Can a depositary delegate its functions?
A depositary may only delegate to third parties the safekeeping functions and this is subject to the following considerations:
In relation to the third-party delegate, the depositary must ensure that at all times:
- the third party has the structure and the expertise to perform the safekeeping functions of the AIF;
- that the third party is subject to effective prudential regulation, including minimum capital requirements and supervision and that the third party is subject to an external periodic audit;
- that the third party segregates the assets of the depositary's clients from its own clients in a way that those assets can clearly be identified at any given time as belonging to the clients of the depositary;
- the third party does not make use of the assets without the prior consent of the AIF or the AIFM acting on behalf of the AIF; and
- generally, is subject to the same safekeeping requirements as the depositary.
In relation to the overall decision of the depositary to delegate its functions:
- the functions must not be delegated with the intention to avoid the requirements of the AIF Law or the AIFM Law;
- the depositary can demonstrate that there is an objective reason for the delegation; and
- the depositary has exercised all due skill care and diligence in the selection of the appointment of the delegate and continuously examines the ability of the third-party delegate to perform its functions.

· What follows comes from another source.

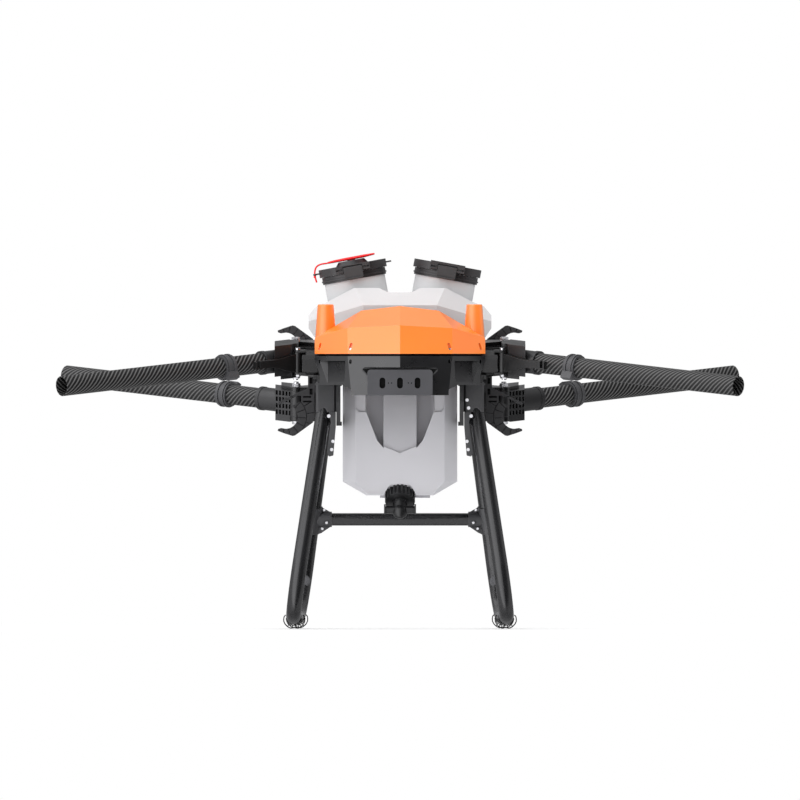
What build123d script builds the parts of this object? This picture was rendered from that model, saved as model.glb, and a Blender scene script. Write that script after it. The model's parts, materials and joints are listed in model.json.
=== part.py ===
from build123d import *
import math
import os

# Folding-arm spray drone airframe with a lift-out tank.
# Millimetres, +Z up, front of the craft towards -Y, origin on the ground under
# the middle of the craft. "Left" is -X, as seen by someone facing the craft.

# ---------------------------------------------------------------- dimensions
MID_Z = 495.6            # height of the middle plane between the two arm pairs
PLATE_T = 5.0            # carbon centre plate
PLATE_TOP = MID_Z + PLATE_T / 2
PLATE_BOT = MID_Z - PLATE_T / 2

ARM_R = 20.0             # arm tube outer radius
ARM_BORE = 18.1          # arm tube inner radius
ARM_START = 34.0         # arm tube start, along the tube from its foot
ARM_END = 595.8          # arm tube end, along the tube from its foot
ARM_TILT = 9.0           # tilt of the fold plane, degrees
PIVOT = (-208.0, -155.0, 543.1)
PIVOT_PIN_R = 5.0
FIT = 0.05               # radial running clearance
LATCH_AT = (4.0, -66.0)  # latch lever pivot in the fold plane
LATCH_PIN_R = 3.0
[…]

It is also important to note at this point that the third-party delegate can further sub-delegate some or all those functions delegated by the depositary to another party provided that the sub-delegation mirrors the requirements, obligations and responsibilities of the initial delegation.
What is the liability of the depositary?
A depositary must always act honestly, fairly, professionally, independently and in the interests of the AIF and the investors. As it clear from this proposition the depositary shall be liable to the AIF or to the investors of the AIF, for losses suffered by them as a result of the depositary's negligent or intentional failure to properly fulfil its obligations.
A claim can be brought against the depository either by the unitholders of the AIF or through the external manager. It is important to note at this point, that in case the external manager of the AIF fails to initiate any claims against the depositary within three (3) months from the submission of a written demand by a unitholder to the external manager, the unitholder may initiate a claim against the depositary directly himself.
How is the depositary's liability affected by delegation arrangements?
The liability of the depositary is not affected by the delegation arrangements whether this includes a total or partial delegation of assets and the depositary remains jointly and severally liable with the third party for any loss caused by the third party. The only exception to this rule is in case of financial instruments held in custody by a third-party delegate. The delegate may be able to discharge itself of liability if it can prove that:
- all the requirements for delegation of its custody functions are met;
- a written contract between the depositary and the third party expressly transfers the liability of the depositary to that third party and makes it possible for the AIF of the AIFM acting on behalf of the AIFM to make claim against third party for loss of financial instruments; and
- a written contract between the depositary and the AIF or the AIFM acting on behalf of the AIF, expressly allows a discharge of the depositary's liability and establishes the objective reason to contract such a discharge.
The content of this article is intended to provide a general guide to the subject matter. Specialist advice should be sought about your specific circumstances.